Thomas Becket, the archbishop of Canterbury. Having just returned from France, where he has gained the support of the pope in his attempt to achieve both temporal and spiritual power in England, he finds a mixed reaction among the people. Although some support him, others would gladly see him dead. He is faced with a dilemma that leaves him no alternative but to sin against his faith. After his murder, he achieves martyrdom and sainthood, which his accusers say he was seeking all along.

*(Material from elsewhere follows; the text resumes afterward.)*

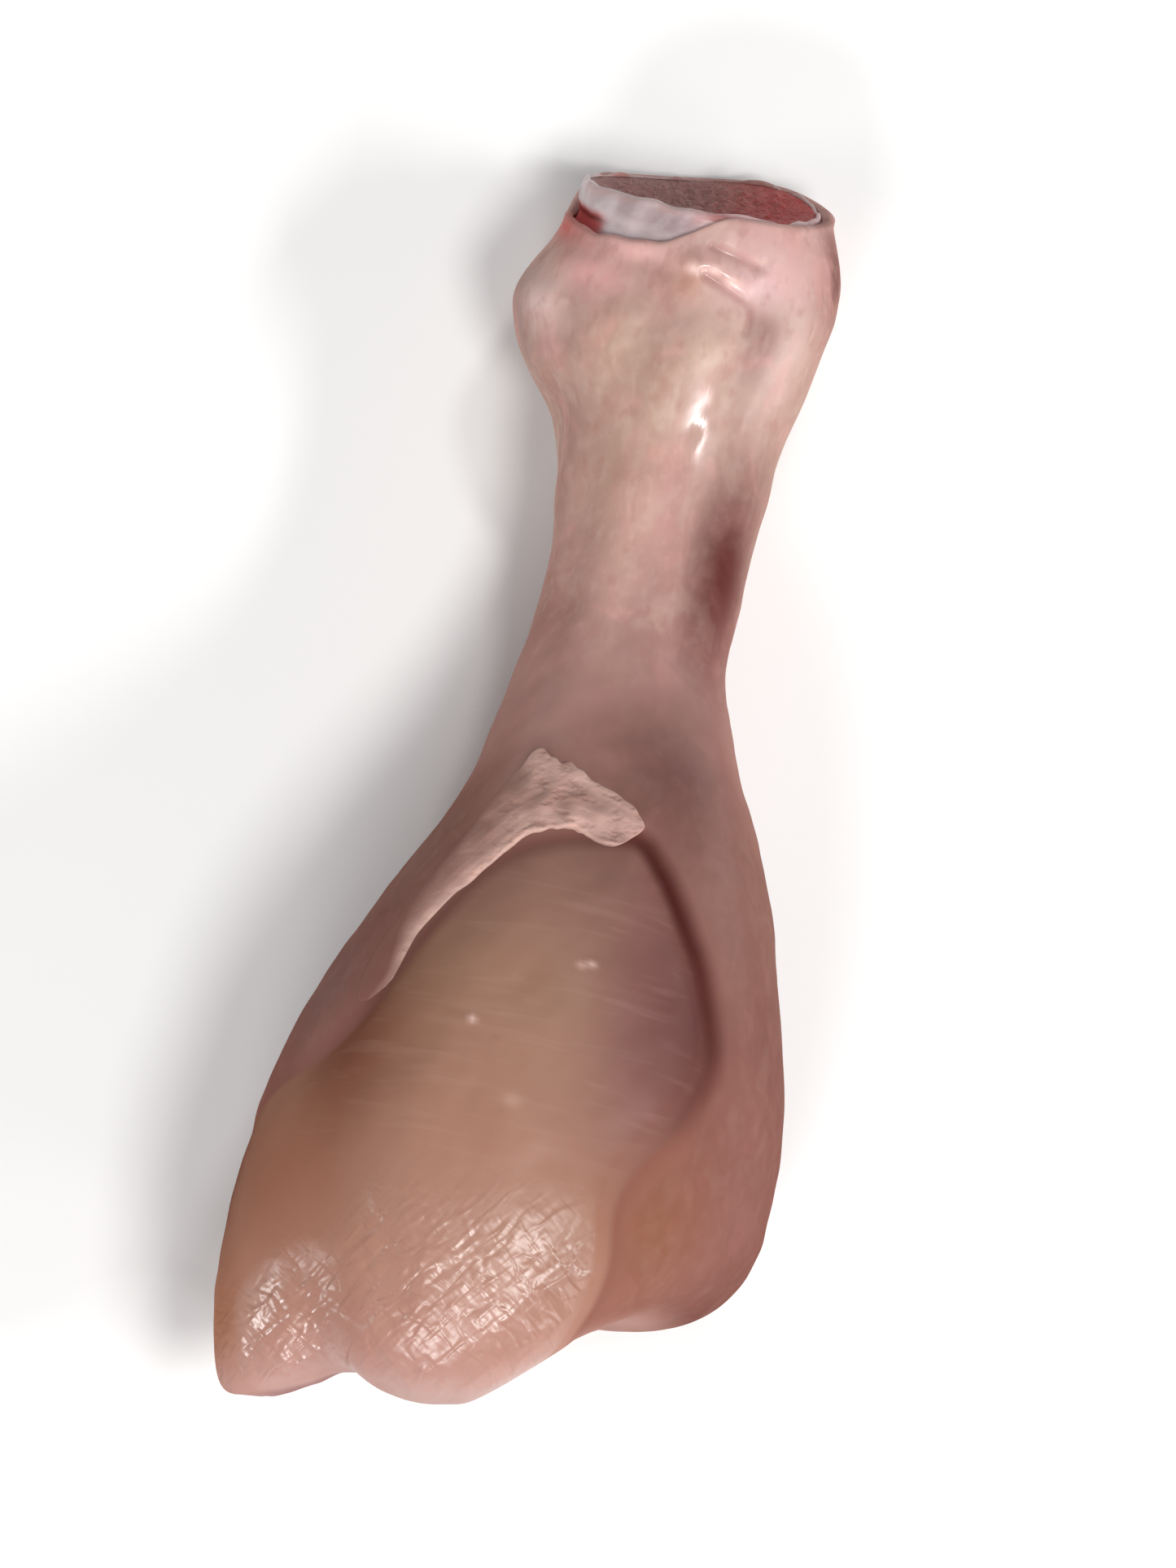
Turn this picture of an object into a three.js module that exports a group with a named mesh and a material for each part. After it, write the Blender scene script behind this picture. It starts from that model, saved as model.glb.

Three priests of the cathedral
Three priests of the cathedral, who fear the outcome of Becket’s return. They express the pessimism felt by everyone.
The first tempter
The first tempter, who offers worldly pleasure and success.
The second tempter
The second tempter, who offers temporal power through negation of spiritual authority.
The third tempter
The third tempter, who offers the support of a faction wishing to overthrow the throne.
The fourth tempter
The fourth tempter, who offers martyrdom and eternal glory. Becket denies all the tempters.
Reginald Fitz Urse
Reginald Fitz Urse,
William de Traci
William de Traci,
Hugh de Morville
Hugh de Morville, and
Richard Brito, the knights who murder Becket. They defend their action on the grounds that they will not benefit from their deed, that Becket had refused to acknowledge the king’s supremacy, and that he was egotistical to the point of insanity.
The women of Canterbury
The women of Canterbury, who act as the chorus of classical drama.